Understanding the WaPOR Pipeline

WaPOR database and levels

Each dataset (also called ‘level’) is defined by a unique region of interest and a specific spatial resolution. Table 1 specifies the resolution and area covered by the different levels.

The main differences (besides the changes in inputs and methodology) between version 2 and version 3 are:
- Level 1 data expanded to global coverage
- Level 2 data expanded to the original L1 extent (Africa and the Near East)
- Soil moisture was added as data component

Table 1: Spatial resolution and Regions of Interest of the different datasets (levels)

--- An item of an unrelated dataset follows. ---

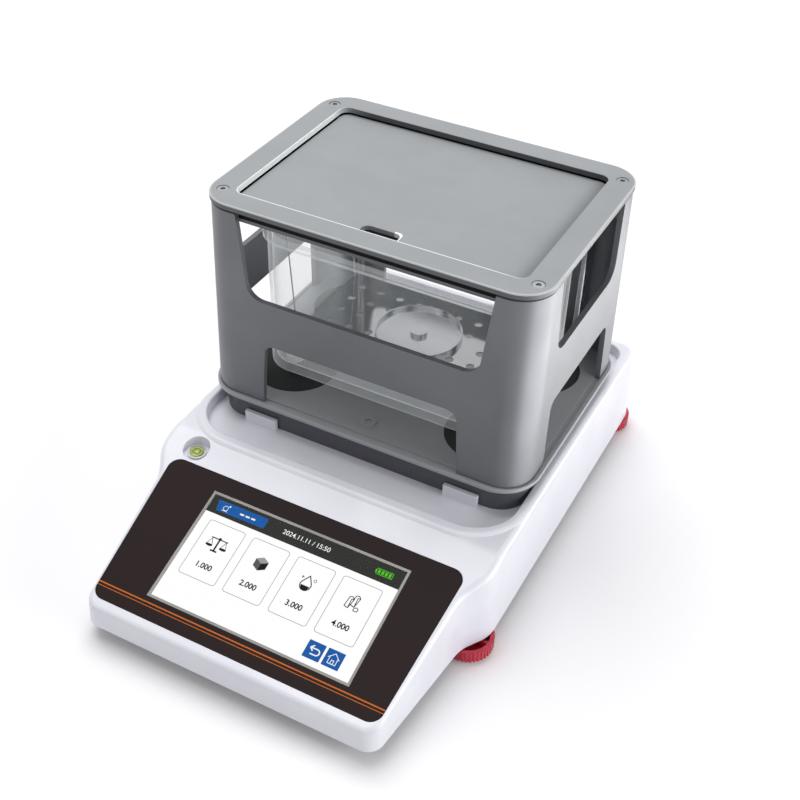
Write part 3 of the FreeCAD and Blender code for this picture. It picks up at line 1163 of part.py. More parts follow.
keep("lid_plate", cut("lid_plate_part",
     soft_block("lid_blank", around("lid_half_width"), around("lid_half_depth", "middle_y"),
                ("lid_under", "lid_top"), "lid_corner", top="lid_edge"),
     opening_outline("lid_opening", "0", ("lid_under - overrun", "lid_top + overrun"), "opening_corner"),
     *[rod(f"lid_hole{i}", "lid_screw_radius + screw_play", "lid_thick + 2 * overrun", x, y,
           "lid_under - overrun") for i, (x, y) in enumerate(lid_spots)],
     *[rod(f"lid_sink{i}", "lid_screw_head + lid_sink_play", "overrun", x, y, "lid_top - lid_sink")
       for i, (x, y) in enumerate(lid_spots)]))
lid_screw = screw("lid_screw", "lid_screw_radius", "lid_screw_head", "head_height",
                  "lid_thick - lid_sink + seal_thick + lid_screw_grip")
keep("lid_screws", copies("lid_screw_set", lid_screw, [(x, y, "lid_top - lid_sink") for x, y in lid_spots]))

frame_low = "(lid_under - inner_frame_height)"
skirt_low = "(lid_under - frame_skirt_height)"
flap_low = "(wall_top - flap_thick)"
pin_reach = "(pin_length / 2 + screw_play)"
pins = [("left", "-opening_half_width"), ("right", "opening_half_width")]
rear_clear = ("hinge_y - 2 * flap_barrel", "middle_y + opening_half_depth + opening_step")
frame_skirt = cut("frame_skirt",
                  wall_outline("frame_skirt_outer", "shield_wall + inner_frame_play", (skirt_low, "lid_under")),
                  wall_outline("frame_skirt_inner", "shield_wall + inner_frame_play + frame_skirt_thick",
                               (f"{skirt_low} - overrun", "lid_under + overrun")))
inner = cut("inner_frame_part", fuse("inner_frame_blank", frame_skirt,
            wall_outline("inner_frame_ring", "shield_wall + inner_frame_play", (frame_low, "lid_under"))),
            opening_outline("frame_pocket", "opening_step", (flap_low, "lid_under + overrun"),
                            "opening_corner"),
            opening_outline("frame_opening", "(opening_step - ledge_width)",
                            (f"{frame_low} - overrun", "lid_under"), "opening_corner"),
            block("frame_rear_clear", around("opening_half_width + opening_step"), rear_clear,
                  (f"{frame_low} - overrun", "lid_under + overrun")),
            *[rod(f"frame_boss_clear{i}", "lid_boss_radius + inner_frame_play", "frame_skirt_height + 2 * overrun",
                  x, y, f"{skirt_low} - overrun") for i, (x, y) in enumerate(lid_spots)],
            *[rod(f"frame_pin_hole_{side}", "pin_radius", f"2 * {pin_reach}", f"{x} - {pin_reach}", "hinge_y",
                  "hinge_z", ALONG_X) for side, x in pins])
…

Level Dataset Resolution Region of Interest
Level 1 RET 0.3125° longitude by 0.25° latitude (approx 28km) Global
Level 1 PCP 0.05° (approx 5km) Global (from 50 degrees South to 50 degrees North)
Level 1 E,T,I,AETI, NPP,RSM, TBP, WP 300m Global (from 50 degrees South to 80 degrees North)
Level 2 E,T,I,AETI, NPP,RSM, TBP, WP 100m Africa and Near East, Pakistan, Colombia and Sri Lanka
Level 3 E,T,I,AETI, NPP,RSM, TBP, WP 20m Selected irrigation schemes and rainfed areas
Current L3 areas are located in Algeria, Egypt, Ethiopia (2 areas), Iraq (2 areas), Jordan (2 areas), Libya (3 areas), Lebanon, Kenya (3 areas), Mali, Mozambique (2 areas), Morocco, Pakistan (2 areas), Palestine, Sudan, Rwanda (3 areas), Senegal, Tunesia (2 areas) and Sri Lanka

All data is provided in Universal Transverse Mercator (UTM) projection to ensure optimal spatial resolution.

WaPOR data components

Table 2 lists the data components available in the WaPOR database. Most data components (Water Productivity, Evaporation, Transpiration, Interception, Net Primary Productivity, Total biomass production, Soil Moisture, and the quality layers are produced at both 20m (L3), 100m (L2) and 300m (L1). At L1 the Reference Evapotranspiration and Precipitation have a lower spatial resolution than the other data components and are produced daily. Additional quality data layers can be applied by the user to add value to the WaPOR data components, or to inform the user about the quality of input data.

Table 2: Overview of the WaPOR data components available in version 3, per Level, with temporal (24=daily, D=decadal, M=monthly, s=seasonal, Y=annual) and spatial resolutions specified

Data components Level1 1 (300mm) Level 2 (100m) Level 3 (20m)
Gross Biomass Water Productivity (GBWP) Y Y Y
Evaporation (E) D - Y D - Y D - Y
Transpiration (T) D - Y D – Y D – Y
Interception (I) D - Y D – Y D – Y
Actual Evapotranspiration and Interception (AETI) D - M -Y D - M - Y D - M - Y
Soil Moisture (RSM) D D D
Net Primary Production (NPP) D - M D – M D – M
Total Biomass Production (TBP) Y Y Y
Reference Evapotranspiration (RET) (~0.25°) 24 – D – M – Y
Precipitation (0.05°) 24 – D – M - Y
Quality of NDVI D D D
Quality of LST D

Technical approach

In order to produce the data components, various input data, such as satellite input data and meteorological input, are combined and applied in different algorithms among which the soil moisture and ETLook models (Bastiaanssen et al., 2012).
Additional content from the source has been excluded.